The JPMorgan Chase CEO has been increasingly vocal about what he sees as a widening gap between US financial markets and their European counterparts, driven not by innovation but by indecision.
Europe is “weak,” and Dimon isn’t sugarcoating it
Speaking at the Reagan National Defense Forum, Dimon described Europe as “weak” and took aim at the continent’s slow decision-making processes. He tied bureaucratic inertia directly to economic risks, arguing that an overreliance on safety nets and an inability to move quickly on financial regulation are creating real vulnerabilities.
Dimon’s frustration extends beyond the continent to the UK specifically. JPMorgan has reportedly incurred roughly $10B in additional taxes in the UK, and the CEO has warned that further increases could jeopardize the bank’s plans for its Canary Wharf headquarters, a project worth billions.
If Europe and the UK can’t provide regulatory clarity for financial markets, the money will go where clarity exists. Dimon is suggesting that destination is increasingly the United States.
The UK’s particular problem
Dimon’s warnings suggest tax policy is becoming more burdensome, not less. Regulatory frameworks remain unclear enough that one of the world’s largest banks is openly questioning its commitment to its London operations.
These concerns are also tied to the broader political landscape in the UK. Potential leadership changes in the post-Keir Starmer era add another layer of uncertainty, and political instability makes predictability harder to deliver.
What Dimon isn’t talking about
Notably absent from Dimon’s regulatory critique: anything related to crypto or digital assets.

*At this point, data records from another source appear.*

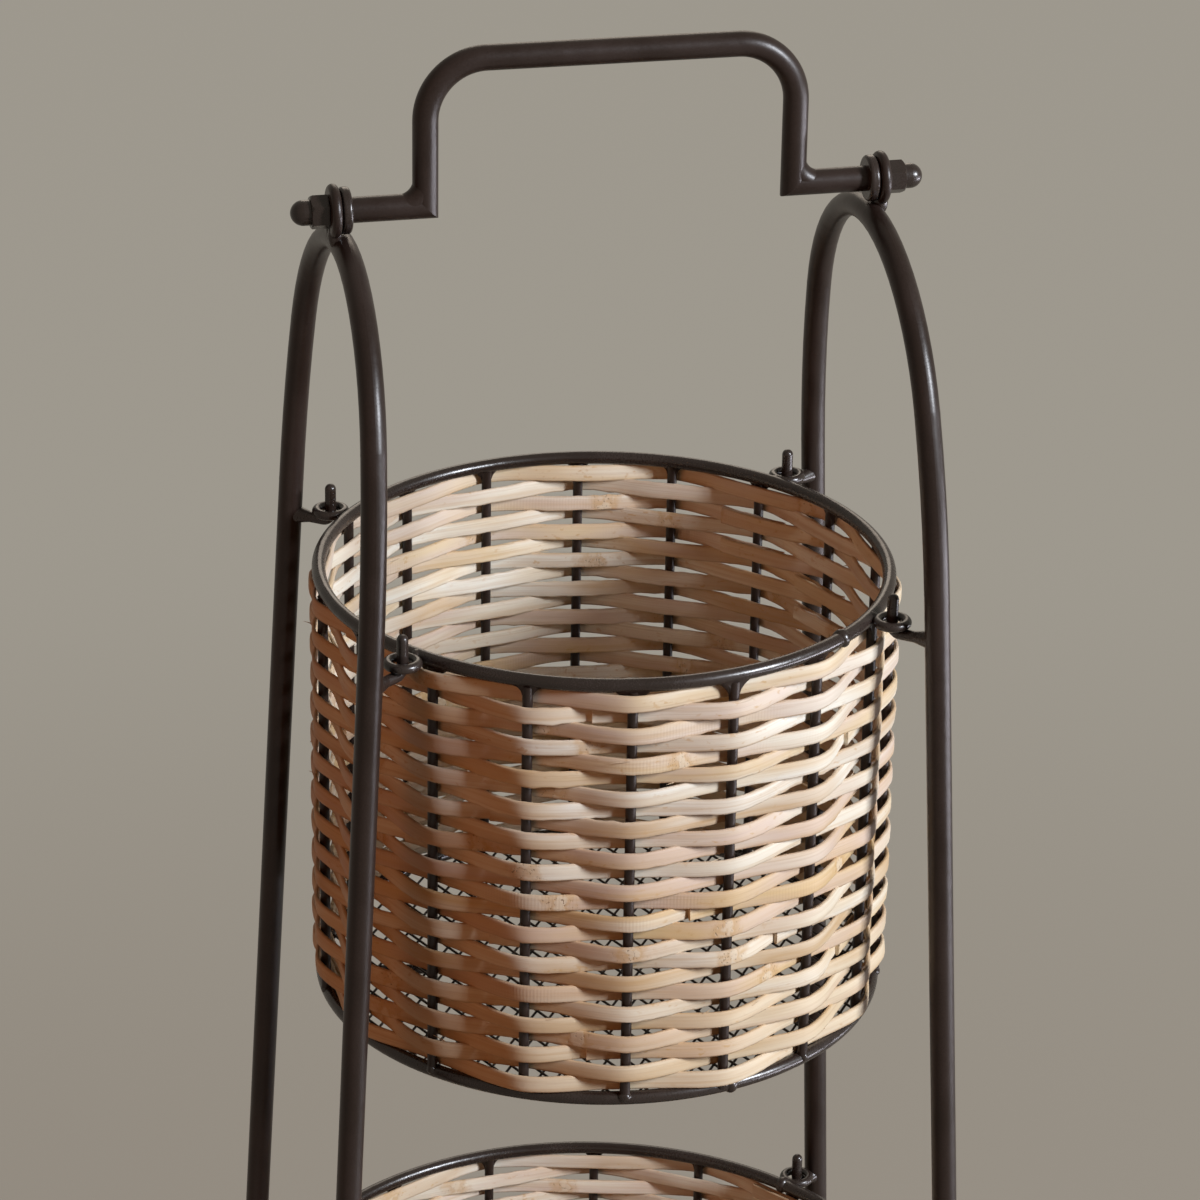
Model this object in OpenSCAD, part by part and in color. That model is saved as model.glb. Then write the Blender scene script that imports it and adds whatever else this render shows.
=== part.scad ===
// Three-tier caddy: three round woven baskets, one above the other, hung on
// pins between two tall round-bar hoops that a carrying handle joins on top.
// Millimetres, +Z up. X runs from hoop to hoop and Y from front to back.
// The origin lies on the floor, under the middle of the baskets.

/* [Frame] */
// Height of the hoops, from the floor to the bar's centre at the crown
hoop_h = 1189; // [1150:1:1300]
// Diameter of the round bar of the hoops and of the handle
bar_d = 11; // [9:0.5:12]
// Distance between the two hoops at the floor
foot_spread = 348; // [330:1:370]
// Distance between the two hoops at their crowns
crown_spread = 230; // [226:1:240]
// Distance between the front and back leg of a hoop at the floor
foot_depth = 263; // [250:1:280]
// Distance between the straight legs, carried on up to the crown's height
shoulder_depth = 182; // [176:1:190]
// Radius of the slow bend from each leg into the arch
shoulder_bend_r = 320; // [260:5:380]
// Radius of the round crown of the arch
crown_bend_r = 86; // [76:1:88]
// Outer diameter of the glide under each leg
glide_d = 15; // [14:0.5:18]
// How far a glide reaches up its leg
glide_h = 20; // [12:1:30]
// Thickness of a glide under the end of the leg
glide_base = 4; // [2:0.5:8]

/* [Pivots] */
// Height of the handle's pivot line over the crown of the hoops
pivot_rise = 16; // [15:0.5:17]
// Outer diameter of the eye on each crown
eye_d = 23; // [22:0.5:25]
// Thickness of the eye
eye_t = 4.5; // [4:0.5:6]
// How far the eye stands outside the middle of the crown
eye_offset = 4; // [0:0.5:4.5]
// Diameter of the threaded stud on each end of the handle
stud_d = 8; // [6:0.5:9]
// Outer diameter of the washer between handle and eye
washer_d = 20; // [18:0.5:22]
// Thickness of that washer
washer_t = 4.4; // [3:0.2:6]
// Width of the acorn nut across its flats
nut_af = 13; // [12:0.5:14]
// Height of the six-sided part of the acorn nut
nut_hex_h = 7.4; // [6:0.2:9]
// Diameter of the acorn nut's dome
nut_dome_d = 10.8; // [10:0.2:11.6]
// Whole length of the acorn nut
nut_l = 15.8; // [14:0.2:18]

/* [Handle] */
// Distance between the two upright bars of the handle
riser_spread = 160; // [130:1:175]
// Height of the grip over the pivot line
grip_rise = 63; // [55:1:90]
// Radius of the bends from the upright bars into the grip
grip_bend_r = 26; // [15:1:35]
// Inner radius of the dressed weld between an upright bar and its arm
corner_weld_r = 6; // [3:0.5:9]

/* [Baskets] */
// Height of the top basket's upper rim over the floor
top_rim_h = 1034; // [1020:1:1040]
// Height from one basket's rim to the next
tier_pitch = 387; // [360:1:390]
// Height of a basket, from its upper to its lower rim rod
basket_h = 196; // [150:1:230]
// Diameter of the rim rods
rim_d = 6; // [5:0.5:7]
// Diameter of the upright staves
stave_d = 4.5; // [3.5:0.1:5]
// Size of the weld fillets between a stave and the upper rim
stave_fillet = 4; // [2:0.5:4.5]
// Number of staves in a basket, even so that the rows close
staves_n = 18; // [14:2:22]
// Number of rows of woven strip in a basket
rows_n = 26; // [20:1:30]
// Thickness of a woven strip
strip_t = 2; // [1.5:0.1:2.6]
// How far a strip laps over the row above and below where they cross
strip_lap = 1.1; // [0.6:0.1:2]
// Width of the strands of the mesh floor
strand_w = 1.6; // [1.2:0.1:2.4]
// Thickness of the strands of the mesh floor
strand_t = 1.5; // [1:0.1:2.5]
// Number of strands across the floor, in each of the two directions
strands_n = 18; // [8:1:18]
// Diameter of the round bar under the floor
floor_bar_d = 4.5; // [3:0.1:5.5]

/* [Hanging fittings] */
// Outer diameter of the rings on a basket's rim
ring_d = 16.8; // [15:0.2:18]
// Diameter of the wire of those rings
ring_wire_d = 4.2; // [3.4:0.1:4.6]
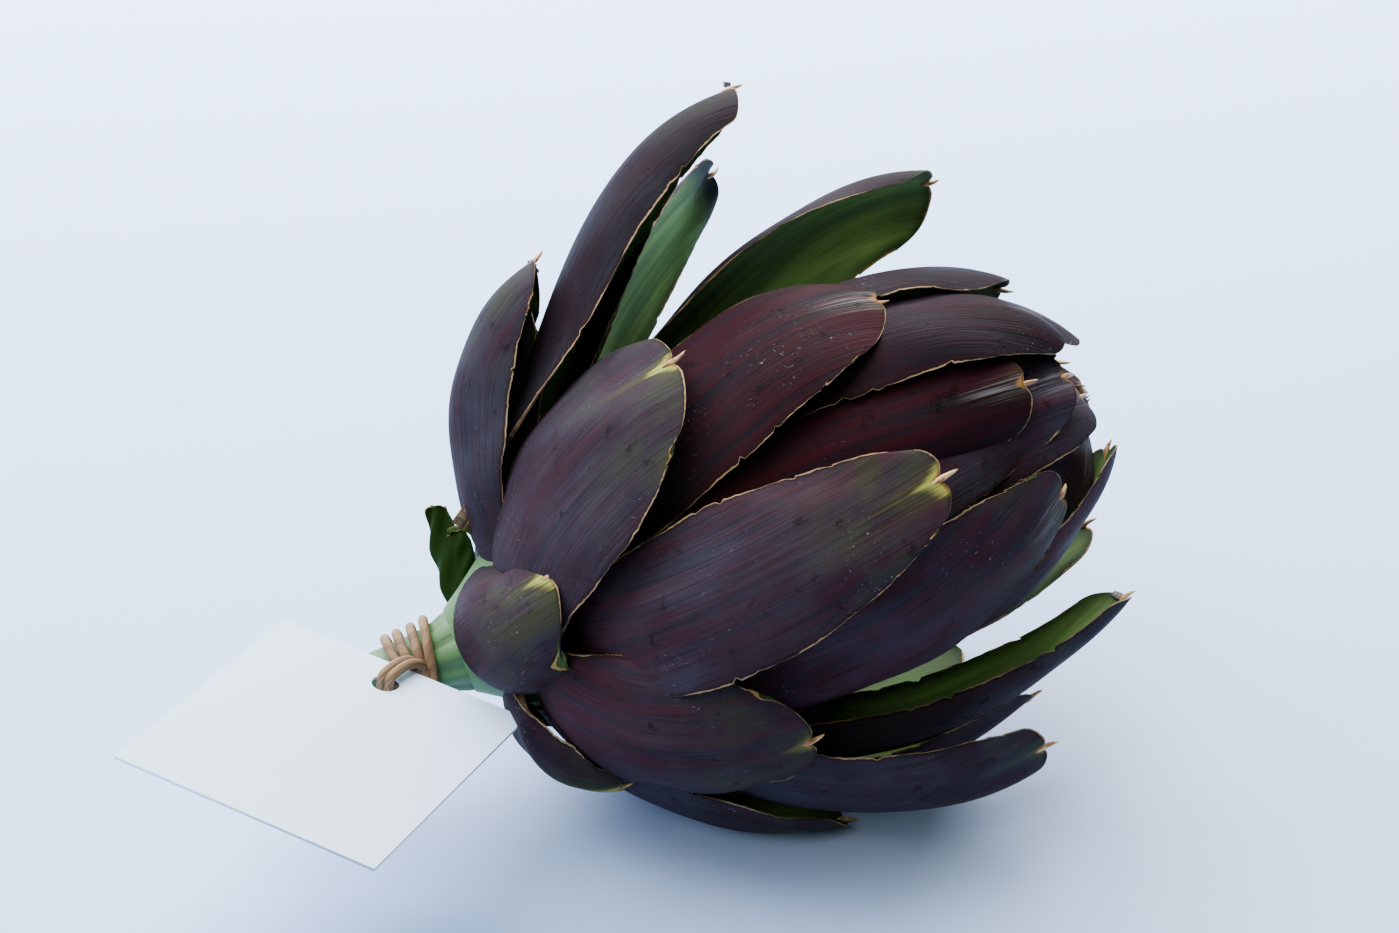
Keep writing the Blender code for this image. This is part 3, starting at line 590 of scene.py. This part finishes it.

His focus is squarely on traditional financial markets: banking regulation, tax policy, and the broader economic framework that governs how institutions like JPMorgan operate. The bank’s 2025 Annual Report reinforces this posture, emphasizing investment philosophies without any notable references to crypto assets or digital currencies.
What this means for investors
Dimon’s comments matter beyond JPMorgan’s own strategic decisions because they signal a broader sentiment among large financial institutions. When the CEO of the largest US bank by assets publicly questions a region’s economic competitiveness, it tends to influence capital allocation decisions across the industry.
For investors with exposure to European financial stocks or UK-listed assets, the risk isn’t a single policy change. It’s the cumulative effect of regulatory drag. Companies don’t make multi-billion-dollar real estate decisions based on one tax hike. They make them based on trajectory.
JPMorgan’s $10B in additional UK taxes and its publicly wavering commitment to Canary Wharf suggest this isn’t a bluff. It’s a cost-benefit analysis, and the numbers are starting to tilt in one direction.